Kathy and Bryce (Married August 8th) have decided that they would like Leighla and that they MIGHT take Bear. It'd be nice to keep them together (the dogs, not the people) but it's difficult to find someone who wants both dogs. They'll be moving soon to Western NY. Open house this weekend for my... house. (allow myself to introduce... myself) Sunday 2-4. I had a couple look this week. They didn't like the "3rd bedroom" which is more like a living room, and the tile countertop. They thougth that would be hard to clean. Other than that the realator said she thought it showed well and that it was priced right. That was really good to hear. Otherwise I'm waiting on Dr Murphy to get some forms back to me which should arrive today and then I'll mail in my medical info and after THAT, if that passes inspection, then i'll get my OFFICIAL INVITATION to a country and a program!!!!!

Monday, August 08, 2005

Same ol' Shmame ol'

Not much new to report. My cousin Dixie has her own blog up and going. She'll be leaving for Ghana for her Peace Corps training late September.
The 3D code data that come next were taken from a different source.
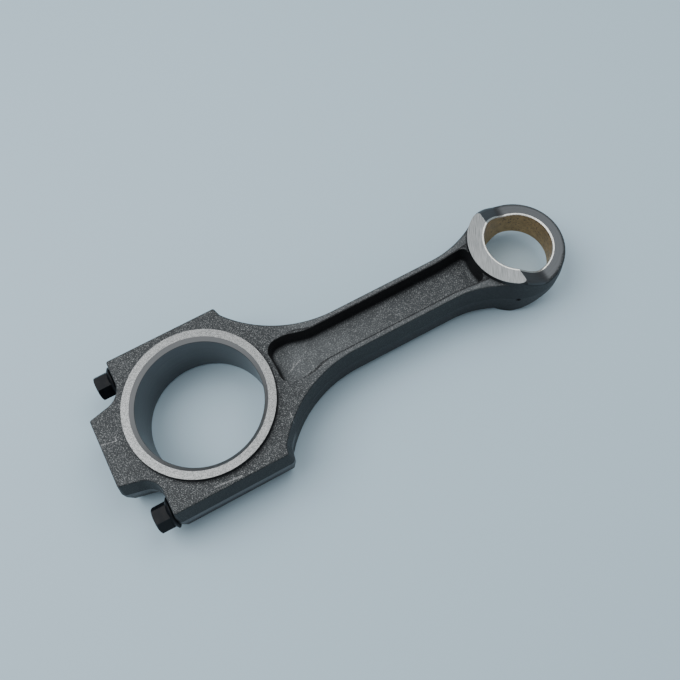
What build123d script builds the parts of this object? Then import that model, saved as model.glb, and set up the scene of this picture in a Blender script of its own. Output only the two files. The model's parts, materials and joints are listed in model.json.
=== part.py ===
"""Connecting rod of a medium-duty diesel engine: forged rod, cap, two cap bolts and a pin bush.

Millimetres. +Z runs along both bores and +X from the crankpin bore to the wrist-pin bore.
The origin is the centre of the crankpin bore, on the parting plane of the forging.
The cap is broken from the rod across the bore axis, so the two meet on the plane X = 0.
"""
import os
from math import cos, hypot, radians, sin, sqrt, tan

from build123d import *

# ---------------------------------------------------------------- driving dimensions
CENTRES = 211.0                 # crankpin bore axis to wrist-pin bore axis

CRANK_BORE_DIA = 74.0           # housing bore for the bearing shells
CRANK_CHAMFER = 2.4             # 45 degree chamfer at both ends of that bore
THRUST_RING_WALL = 7.0          # machined thrust face, from the bore to its outer edge
BIG_END_WIDTH = 41.0            # over the two thrust faces
FORGING_THICKNESS = 32.2        # over the two as-forged faces
THRUST_RING_FILLET = 1.6        # foot of the thrust ring

BOLT_BORE_WALL = 2.0            # crankpin bore wall to the thread's outer size
BOLT_SIDE_WALL = 8.3            # bolt axis to the forged side, at the parting line
SHOULDER_WALL = 8.8             # end of the tapped hole to the rod shoulder
SHOULDER_LEAN = 1.8             # how far the shoulder leans towards the shank
SHOULDER_FLANK = 8.6            # forged side to where the long curve to the shank begins
CAP_SEAT_SETBACK = 3.8          # thrust ring's outer edge to the forged bolt seat, along the rod
CAP_BLOCK_WALL = 17.6           # thrust ring to the outer end of the cap's middle block
CAP_BLOCK_SIDE_WALL = 10.0      # thrust ring to the side of that block, at the bolt seats
CAP_BLOCK_TAPER = 4.9           # how much each side of the block narrows to its outer end
CAP_NOTCH_RADIUS = 10.0         # between the block and the bolt seats
BIG_END_DRAFT = 9.0             # degrees
BIG_END_CORNER_RADIUS = 3.2     # corners seen from above, at the parting line
PARTING_LAND = 5.3              # upright band at the parting line of the big end
FORGED_EDGE_RADIUS = 0.9        # outer edges of the forged faces

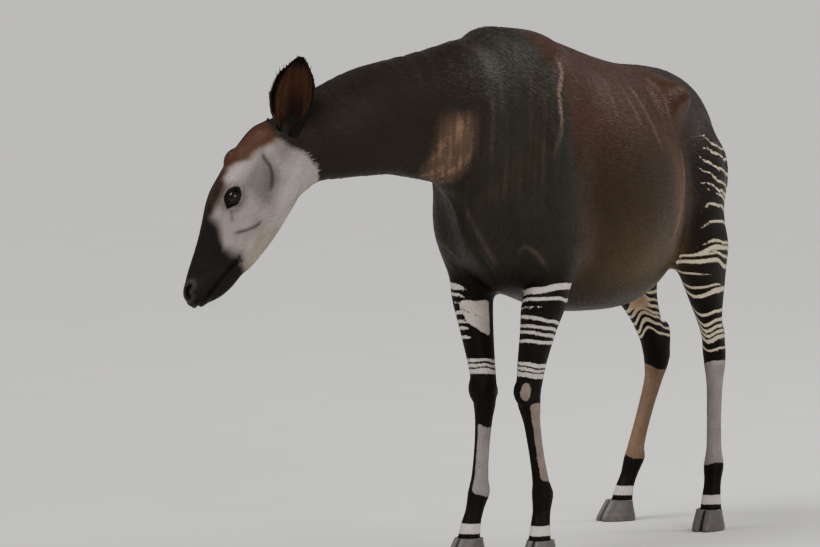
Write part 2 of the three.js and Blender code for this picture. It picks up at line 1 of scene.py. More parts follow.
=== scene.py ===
"""A standing female okapi: one skin laid on a smooth field of the body, with ears and short fur in
tufts, and eyes, lids, hairs and hooves of their own. The body is in millimetres until it reaches a mesh."""
import math

import bmesh
import bpy
import numpy as np
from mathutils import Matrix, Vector


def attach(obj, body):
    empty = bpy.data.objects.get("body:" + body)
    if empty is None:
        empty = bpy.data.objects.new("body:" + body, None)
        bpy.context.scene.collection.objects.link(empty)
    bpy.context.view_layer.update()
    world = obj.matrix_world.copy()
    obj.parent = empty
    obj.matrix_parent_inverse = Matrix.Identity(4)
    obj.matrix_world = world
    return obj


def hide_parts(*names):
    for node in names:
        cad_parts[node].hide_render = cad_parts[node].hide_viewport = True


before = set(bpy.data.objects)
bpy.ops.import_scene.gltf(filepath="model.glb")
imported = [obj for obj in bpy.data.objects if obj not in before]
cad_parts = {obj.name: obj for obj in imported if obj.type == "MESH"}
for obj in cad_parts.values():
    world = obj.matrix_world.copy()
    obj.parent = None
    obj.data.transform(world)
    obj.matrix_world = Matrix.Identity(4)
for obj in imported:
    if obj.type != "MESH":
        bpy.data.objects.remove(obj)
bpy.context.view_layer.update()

MM = 0.001
BOX_CENTRE = np.array([-115.64, -343.16, 0.0])
SEED = 41
random = np.random.default_rng(SEED)


def to_row(points):
    return (np.asarray(points, float) - BOX_CENTRE) * MM


# Camera at the photograph's viewing angle
CAMERA_AT = (6700.0, -12084.7, 1700.0)
CAMERA_YAW = math.radians(31.1775)
CAMERA_PITCH = math.radians(3.70605)
CAMERA_LENS = 204.15

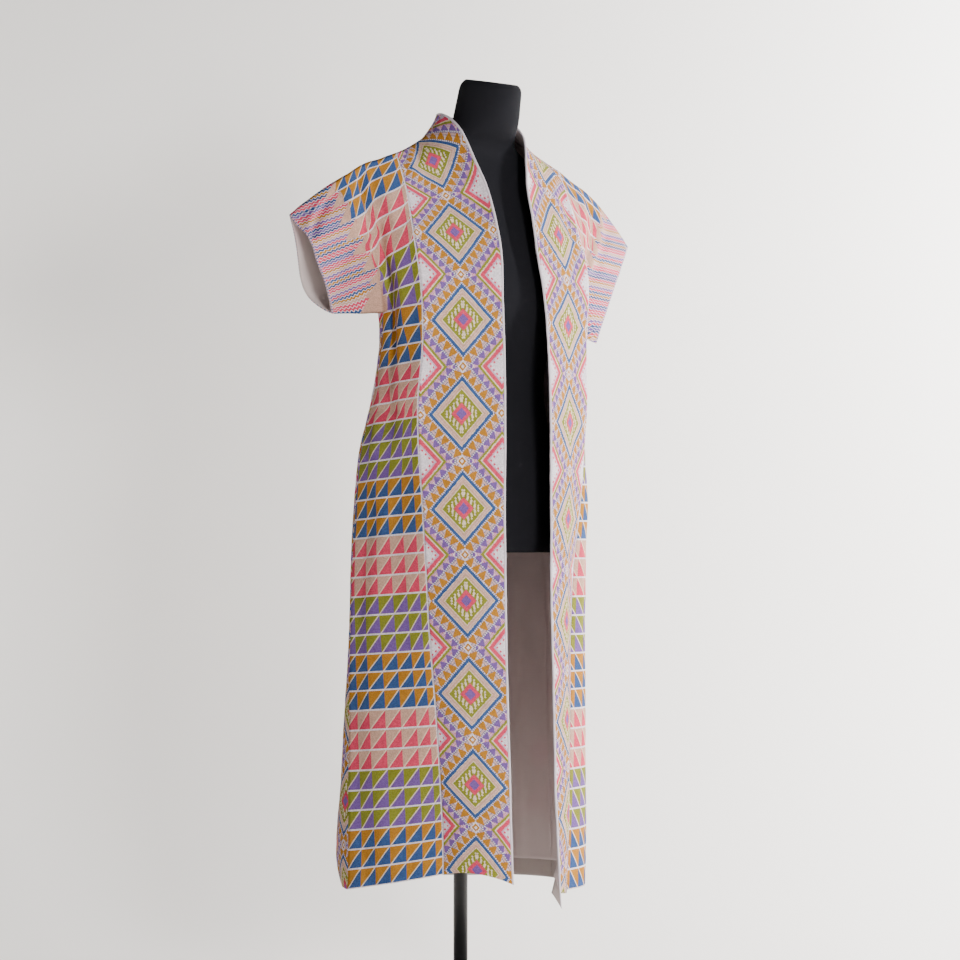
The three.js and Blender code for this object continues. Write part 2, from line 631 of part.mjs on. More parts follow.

Wa-Hoo!! I'm still waiting for medical clearance. It looks like I'm going to have to get my lower Wisdom teeth out before I leave. I got a call from my doctor yesterday (Sunday). Come to find out he was working on a Sunday to get some paperwork caught up and he had some questions for me on the form he was filling out. I couldn't believe he was working on Sunday! That's dedication! Way to go Doc Murphy! My friend Jennifer MeGee told me that if you have anything wrong with you that isn't 'really wrong' then you shouldn't put it on your PC application and i'm finding that's mostly true. I've been on Paxil a few times for some depression/stress that i've gone through and I'm having to jump through SEVERAL hoops to get that cleared up. I haven't dealt with it for several years now but it's still there in my history. I've sent forms to Laura Hirleman my counselor at Campus House for her to fill out and forms to my doctor about perscriptions. It's all just delayed the process a couple of weeks. Kathy Doyle (who gets married in a few weeks and is then moving to NY) has agreed to take Leighla so I'm now looking for a home for Bear. She said she might be able to take both dogs. I'd hate to separate them they've been together for about a year now since Leighla was a pup, but that might be the only option. Side note, Andy got a job w/ Progressive Insurance on Wednesday and on Thursday he called me and said he bought a new 2005 Jeep! Welcome to the working class and to being in Debt, Andy!